The man didn’t hear or notice my tiny human, so he tried again, this time a little louder. “HI. HAVE A GREAT DAY” (I’ve since taught him, that their ears don’t work as well as ours sometimes!) The elderly man, trying his best to get somewhere through the busy streets of the Upper West side, turned to look at him and woke up. It was a precious moment for both of them.
The man felt seen, witnessed, noticed and even important in the eyes of a child.
The child felt seen, witnessed, noticed and also important in the eyes of this man.
This older man, despite being very surprised by a 5yr old engaging him in conversation, spoke to him for a few moments. They spoke about his martial arts class, how cold it still was in NYC and that he had difficulty getting to the shops. Even though at least 70yrs separated these 2 souls…my little guy walked with him for a few minutes to the supermarket on the corner. He felt like a real superhero, helping this man and was clearly on a real-world mission to get him somewhere!
I’ve wondered as a parent how best to teach children connection, compassion, and empathy. He has found his own small way to build those up inside of him.
There is a growing movement that is finally remembering and recognizing the impact of elders on all people in society. My friend Chip Conley has written a wonderful book, on the subject about the value of elders in the workplace. There is also the huge value of connecting younger kids to elders, to share life lessons, to believe in them and to give both generations, deep meaning, and purpose.
For the last year since we moved back here after living in Cape Town, my son looks for un-noticed people. Anywhere and everywhere. He loves walking out the door and going on a mission, searching for people who are ignored, sad, by themselves, old, homeless, not smiling and simply saying those simple words: ‘Hi, have a great day’. And then he waits patiently for the smile or the response. He doesn’t stop if he doesn’t get one. He gently ‘wakes them out of their NYC slumber’. He feels he matters and can make a difference. He often leaves giving them a thumbs up.

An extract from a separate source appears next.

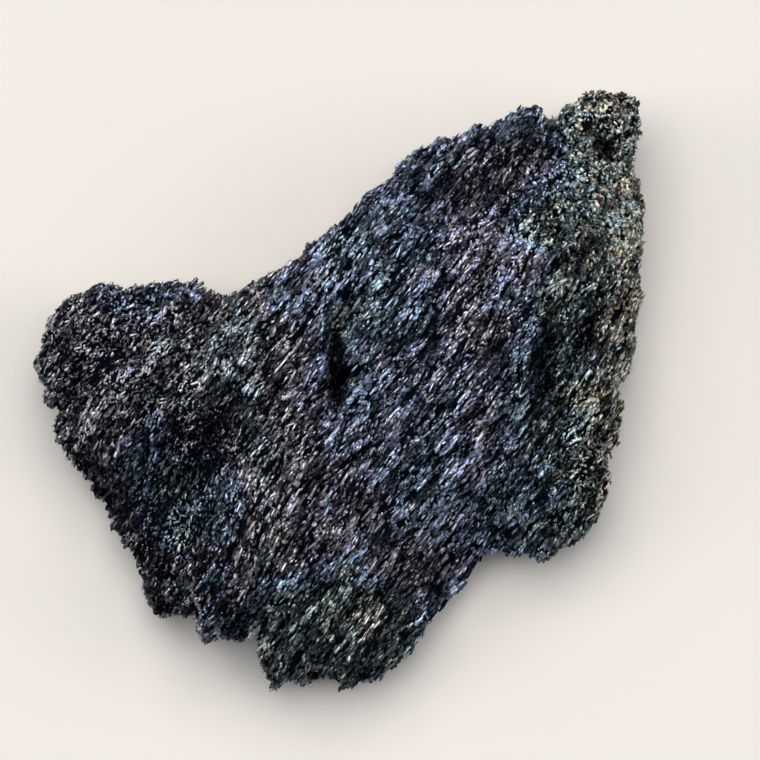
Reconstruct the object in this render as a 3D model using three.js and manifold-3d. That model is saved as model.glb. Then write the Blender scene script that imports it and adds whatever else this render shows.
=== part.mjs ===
// A chunk of silicon carbide (carborundum) as it breaks from a furnace crust: one grown mass, a little
// over 100 mm across, lying on its flattest broken side. Millimetres, +Z up, origin under the middle of the
// chunk on the surface that it rests on. Seen from above, +Y is the far side and +X the right.
//
// The body starts as a subdivided octahedron. Its equator follows the chunk's outline, its upper half is
// lifted to the lobes and hollows of the top, and its lower half is drawn in to the underside. The skin is
// then broken up into ridges that run with the grain, and a cut at Z = 0 leaves the flat resting face.

import * as THREE from "three";
import { mergeVertices } from "three/addons/utils/BufferGeometryUtils.js";
import { TessellateModifier } from "three/addons/modifiers/TessellateModifier.js";
import { ImprovedNoise } from "three/addons/math/ImprovedNoise.js";
import Module from "manifold-3d";

// The crystals grew side by side in one direction, seen from above as this angle from +X.
const GRAIN_ANGLE = THREE.MathUtils.degToRad(50);

// The outline at its widest, anticlockwise from the middle of the right side. There is one point for each
// vertex of the octahedron's equator, so their count is a multiple of four.
const OUTLINE = [
  // right side, up to the far corner
  [52.6, 3.6], [53.6, 7.0], [53.2, 10.6], [53.8, 14.0], [54.8, 17.4], [53.8, 21.0], [54.0, 25.0],
  [54.2, 29.0], [54.7, 33.0], [54.0, 36.4], [54.2, 38.8], [52.4, 40.6], [53.6, 43.8], [53.6, 47.0],
  [54.4, 49.8], [53.4, 52.4],
  // far corner knob and the spike beside it
  [51.4, 53.3], [49.2, 52.0], [47.8, 54.4], [44.4, 53.0], [42.2, 51.0], [40.6, 48.8], [37.4, 48.9],
  [36.2, 48.4], [35.6, 51.1],
  // long far edge, down to the saddle
  [32.4, 49.8], [29.4, 48.5], [26.6, 46.8], [24.4, 47.4], [21.0, 46.0], [17.6, 44.6], [14.0, 42.8],
  [11.8, 41.0], [9.8, 38.2], [8.0, 36.2], [6.0, 36.4], [3.8, 33.6], [1.6, 31.2], [-1.4, 28.4],
  [-5.2, 25.9], [-7.4, 22.9], [-10.2, 21.9], [-13.4, 19.8], [-16.8, 18.0], [-20.2, 16.3], [-22.6, 17.0],
  // left lobe
  [-24.6, 18.6], [-26.0, 19.8], [-28.4, 19.2], [-30.3, 20.1], [-33.8, 18.6], [-37.2, 19.2],
  [-39.8, 18.5], [-41.8, 19.6], [-44.6, 17.8], [-48.2, 16.4], [-50.8, 14.4], [-52.4, 11.6],
  [-53.4, 8.0], [-54.8, 4.6], [-53.6, 2.8], [-52.8, 0.2], [-52.2, -2.2], [-50.6, -2.8], [-50.4, -4.6],
  [-51.0, -6.8], [-50.0, -9.8], [-48.0, -13.2],
  // near left edge
  [-45.6, -15.4], [-44.2, -18.0], [-42.8, -20.6], [-40.8, -24.6], [-38.4, -28.0], [-36.6, -31.4],
  [-35.7, -34.6], [-34.2, -37.4], [-32.6, -40.2], [-29.8, -40.2], [-27.8, -40.6], [-26.2, -40.2],
  [-25.2, -42.4], [-23.4, -45.6], [-21.4, -43.8], [-18.8, -44.8], [-16.0, -43.8], [-13.7, -43.2],
  // near lobe
  [-14.4, -47.2], [-12.9, -50.4], [-11.6, -54.2], [-8.4, -52.2], [-6.0, -53.0], [-3.4, -52.4],
  [-0.2, -52.4], [1.2, -54.4], [4.4, -52.9], [7.4, -52.2], [10.4, -49.6], [13.2, -46.4], [15.8, -42.8],
  [19.4, -39.6], [22.8, -35.8], [25.6, -32.0], [28.4, -27.8],
  // near right lobe, back to the start
  [31.0, -29.6], [34.2, -29.6], [36.6, -31.0], [40.0, -28.9], [42.6, -27.0], [44.6, -25.8],
  [46.8, -23.2], [48.2, -19.8], [49.0, -16.6], [47.7, -13.2], [48.2, -10.6], [50.2, -9.8], [50.9, -7.6],
  [51.2, -4.4], [51.9, -3.0], [51.0, -0.6], [51.4, 1.2],
].map(([x, y]) => new THREE.Vector2(x, y));
const EDGES = OUTLINE.map((corner, i) => [corner, OUTLINE[(i + 1) % OUTLINE.length]]);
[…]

I’ve watched him do this a few dozen times now. It has awakened me and certainly them. Why don’t we notice others? Why do we ignore the elderly and all they have to share?
When I asked my son what his mission here on Planet Earth was, he of course said, “ to say Hi to people and see them smile”. Pretty simple when you think of it.

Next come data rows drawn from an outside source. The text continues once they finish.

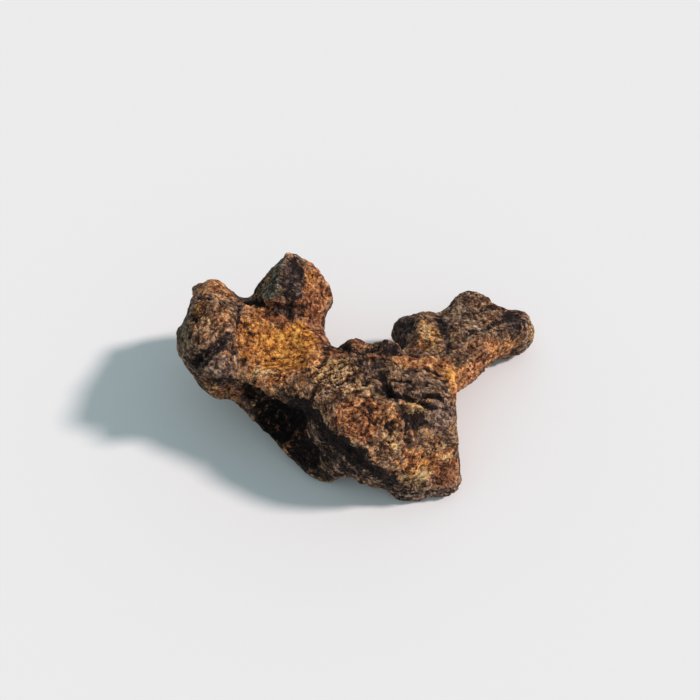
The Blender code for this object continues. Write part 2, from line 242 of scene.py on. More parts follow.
# rounded bumps and dents: middle, radii and lift, in millimetres
stoneBumps = [
    {"middle": (-13.4, -2.0, 10.5), "radii": (1.5, 1.1, 1.1), "lift": 0.5},
    {"middle": (-14.8, -2.2, 9.6), "radii": (0.9, 0.8, 0.7), "lift": 0.3},
    {"middle": (-16.9, 0.0, 9.2), "radii": (0.8, 0.9, 0.7), "lift": 0.3},
    {"middle": (-15.2, 3.4, 11.9), "radii": (0.9, 1.2, 0.8), "lift": 0.25},
    {"middle": (-12.4, -3.2, 6.4), "radii": (1.1, 0.9, 0.9), "lift": 0.05},
    {"middle": (-13.2, -2.6, 5.6), "radii": (2.6, 1.4, 1.6), "lift": -0.35},
    {"middle": (-10.5, -3.3, 8.0), "radii": (1.3, 0.9, 0.9), "lift": -0.7},
    {"middle": (-8.2, -4.4, 5.0), "radii": (2.2, 2.2, 1.9), "lift": -0.8},
    {"middle": (-7.4, 4.4, 10.4), "radii": (1.1, 0.8, 0.8), "lift": -0.3},
    {"middle": (-9.3, 4.6, 10.6), "radii": (0.6, 0.5, 0.6), "lift": -0.45},
    {"middle": (-5.2, 4.3, 9.3), "radii": (0.7, 0.6, 0.7), "lift": -0.45},
    {"middle": (-0.3, -7.2, 9.3), "radii": (2.4, 2.1, 1.4), "lift": -0.32},
    {"middle": (-0.9, 1.2, 9.1), "radii": (0.9, 0.7, 0.7), "lift": 0.42},
    {"middle": (2.6, 1.3, 8.5), "radii": (1.0, 0.7, 0.7), "lift": 0.36},
    {"middle": (5.8, -9.9, 4.4), "radii": (1.9, 1.2, 1.3), "lift": -0.3},
    {"middle": (4.4, -10.4, 5.0), "radii": (0.7, 0.6, 0.8), "lift": 0.25},
    {"middle": (7.9, -8.7, 4.6), "radii": (1.0, 0.9, 1.0), "lift": 0.28},
    {"middle": (4.8, -6.5, 8.2), "radii": (0.9, 0.9, 0.7), "lift": -0.22},
    {"middle": (11.8, 10.9, 4.4), "radii": (1.9, 1.3, 1.3), "lift": 0.5},
    {"middle": (17.3, 7.0, 3.6), "radii": (1.3, 1.6, 1.4), "lift": 0.25},
    {"middle": (15.8, 7.4, 4.9), "radii": (1.0, 1.5, 0.8), "lift": -0.4},
    {"middle": (11.9, 3.9, 6.3), "radii": (1.1, 1.0, 0.7), "lift": 0.28},
    {"middle": (13.4, 6.7, 5.6), "radii": (1.2, 1.2, 0.7), "lift": 0.25},
    {"middle": (10.2, 5.9, 6.2), "radii": (1.0, 1.3, 0.7), "lift": 0.25},
]

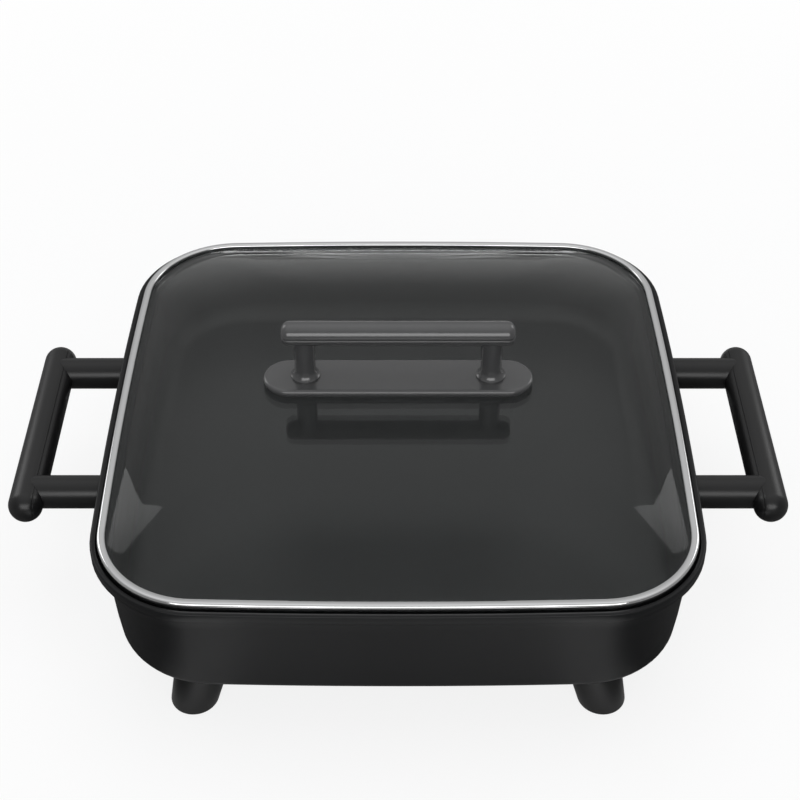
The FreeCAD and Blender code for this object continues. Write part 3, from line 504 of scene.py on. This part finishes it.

When you see a city like New York through the eyes of a tiny human, you go far beyond the level of self-concern we are so used to. Life isn’t just about our goals and getting from A to B and then C. Me- Me- Me.

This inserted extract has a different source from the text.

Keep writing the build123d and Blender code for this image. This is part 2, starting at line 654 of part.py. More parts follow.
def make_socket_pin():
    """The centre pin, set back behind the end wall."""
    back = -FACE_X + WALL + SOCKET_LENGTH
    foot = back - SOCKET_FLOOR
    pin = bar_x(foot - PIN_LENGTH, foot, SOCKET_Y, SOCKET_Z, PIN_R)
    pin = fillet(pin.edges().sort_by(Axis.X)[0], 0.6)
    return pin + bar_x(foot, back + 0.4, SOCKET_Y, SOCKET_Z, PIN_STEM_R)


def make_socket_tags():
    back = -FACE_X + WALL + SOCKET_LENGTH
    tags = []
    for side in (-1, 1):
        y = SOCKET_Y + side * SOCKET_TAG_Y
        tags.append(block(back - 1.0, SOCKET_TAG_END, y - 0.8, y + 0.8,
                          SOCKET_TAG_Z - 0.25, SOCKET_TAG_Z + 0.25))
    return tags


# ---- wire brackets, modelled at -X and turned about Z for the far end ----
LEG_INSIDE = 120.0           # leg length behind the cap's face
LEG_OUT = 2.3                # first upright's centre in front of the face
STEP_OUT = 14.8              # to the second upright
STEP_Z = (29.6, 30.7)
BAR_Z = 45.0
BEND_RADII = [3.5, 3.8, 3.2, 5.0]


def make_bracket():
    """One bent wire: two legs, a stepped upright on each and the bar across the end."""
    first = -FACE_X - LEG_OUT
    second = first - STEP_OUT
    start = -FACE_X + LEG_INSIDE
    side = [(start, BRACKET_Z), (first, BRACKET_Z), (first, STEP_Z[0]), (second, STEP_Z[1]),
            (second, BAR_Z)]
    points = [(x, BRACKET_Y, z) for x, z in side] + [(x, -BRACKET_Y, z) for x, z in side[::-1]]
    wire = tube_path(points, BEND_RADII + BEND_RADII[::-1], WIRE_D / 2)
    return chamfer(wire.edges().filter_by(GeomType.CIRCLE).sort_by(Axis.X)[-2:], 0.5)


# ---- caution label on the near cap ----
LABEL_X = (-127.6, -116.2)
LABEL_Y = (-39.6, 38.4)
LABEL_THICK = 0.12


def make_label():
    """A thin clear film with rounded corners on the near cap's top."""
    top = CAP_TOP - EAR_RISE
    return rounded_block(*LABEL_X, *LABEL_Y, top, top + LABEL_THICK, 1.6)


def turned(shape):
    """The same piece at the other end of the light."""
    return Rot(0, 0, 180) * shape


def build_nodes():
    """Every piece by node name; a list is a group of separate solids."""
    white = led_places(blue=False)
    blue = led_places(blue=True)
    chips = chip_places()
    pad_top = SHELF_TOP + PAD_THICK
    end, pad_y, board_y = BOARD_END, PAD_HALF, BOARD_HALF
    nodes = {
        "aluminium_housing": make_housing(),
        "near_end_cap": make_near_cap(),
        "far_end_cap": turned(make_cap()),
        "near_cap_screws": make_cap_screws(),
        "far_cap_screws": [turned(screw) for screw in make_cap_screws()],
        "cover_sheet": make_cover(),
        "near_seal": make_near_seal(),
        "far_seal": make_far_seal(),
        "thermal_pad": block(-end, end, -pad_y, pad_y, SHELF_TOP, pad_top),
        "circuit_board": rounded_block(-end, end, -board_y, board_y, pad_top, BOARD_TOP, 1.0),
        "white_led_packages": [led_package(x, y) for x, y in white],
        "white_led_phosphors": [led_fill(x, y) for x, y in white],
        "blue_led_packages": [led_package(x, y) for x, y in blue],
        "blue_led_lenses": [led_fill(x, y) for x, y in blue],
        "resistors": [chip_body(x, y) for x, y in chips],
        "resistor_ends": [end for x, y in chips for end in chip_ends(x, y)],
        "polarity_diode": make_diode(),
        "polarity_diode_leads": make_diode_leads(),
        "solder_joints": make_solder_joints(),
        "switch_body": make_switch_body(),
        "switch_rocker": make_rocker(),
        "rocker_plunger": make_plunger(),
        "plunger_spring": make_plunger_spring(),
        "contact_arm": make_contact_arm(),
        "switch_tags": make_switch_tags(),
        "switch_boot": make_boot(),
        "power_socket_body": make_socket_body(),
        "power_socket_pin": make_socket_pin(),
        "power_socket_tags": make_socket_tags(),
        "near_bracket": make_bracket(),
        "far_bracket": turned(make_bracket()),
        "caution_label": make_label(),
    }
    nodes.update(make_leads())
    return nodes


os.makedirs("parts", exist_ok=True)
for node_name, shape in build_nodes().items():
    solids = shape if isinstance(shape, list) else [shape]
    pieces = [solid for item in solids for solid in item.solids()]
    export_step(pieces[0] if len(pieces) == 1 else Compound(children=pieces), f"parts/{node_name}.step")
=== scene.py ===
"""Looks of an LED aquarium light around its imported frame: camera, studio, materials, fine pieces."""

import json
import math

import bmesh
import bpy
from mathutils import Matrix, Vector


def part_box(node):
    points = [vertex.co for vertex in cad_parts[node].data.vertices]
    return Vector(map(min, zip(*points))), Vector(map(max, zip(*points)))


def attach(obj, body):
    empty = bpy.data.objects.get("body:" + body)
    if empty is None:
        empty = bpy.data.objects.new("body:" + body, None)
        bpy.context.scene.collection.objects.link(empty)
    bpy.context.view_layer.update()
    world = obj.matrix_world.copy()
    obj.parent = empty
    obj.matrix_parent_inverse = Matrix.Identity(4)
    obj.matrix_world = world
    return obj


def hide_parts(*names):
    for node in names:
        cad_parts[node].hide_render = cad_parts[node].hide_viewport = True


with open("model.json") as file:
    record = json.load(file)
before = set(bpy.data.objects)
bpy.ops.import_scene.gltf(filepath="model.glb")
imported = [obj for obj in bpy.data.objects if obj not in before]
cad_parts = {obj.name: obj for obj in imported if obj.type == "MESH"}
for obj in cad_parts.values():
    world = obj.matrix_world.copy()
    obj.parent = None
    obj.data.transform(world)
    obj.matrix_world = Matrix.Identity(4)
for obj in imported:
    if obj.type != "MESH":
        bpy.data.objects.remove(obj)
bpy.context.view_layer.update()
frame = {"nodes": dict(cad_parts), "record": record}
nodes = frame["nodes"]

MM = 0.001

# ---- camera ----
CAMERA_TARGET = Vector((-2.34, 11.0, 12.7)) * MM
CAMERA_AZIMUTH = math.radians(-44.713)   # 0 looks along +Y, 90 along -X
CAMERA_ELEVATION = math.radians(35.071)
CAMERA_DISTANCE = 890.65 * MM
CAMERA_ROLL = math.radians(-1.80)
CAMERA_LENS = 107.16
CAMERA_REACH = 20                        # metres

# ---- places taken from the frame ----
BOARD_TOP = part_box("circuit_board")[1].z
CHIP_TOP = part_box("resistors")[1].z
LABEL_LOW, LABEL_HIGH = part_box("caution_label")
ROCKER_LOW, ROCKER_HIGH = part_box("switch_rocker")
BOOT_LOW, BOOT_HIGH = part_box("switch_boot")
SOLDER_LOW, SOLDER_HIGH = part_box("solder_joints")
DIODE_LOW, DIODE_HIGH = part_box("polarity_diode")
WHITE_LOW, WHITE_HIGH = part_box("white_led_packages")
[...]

Life involves others. Children notice and feel that. They invite us to do the same.
I don’t think most people would associate this city with the beauty of older people who’ve seen so much in their precious lifetimes…but rather noise, smell, rats, busy subways, stress…!
The amazing thing is that I, in my mid-40s, now notice them daily. In the midst of my commute, my busyness, my meetings, yes, I smile when I see them. I’ve done decades of personal development, workshops, coaching, books…I’ve never really focused on the older people in my neighborhood.
By yourself or with a Tiny Human.
It may add something sweet and special to your day.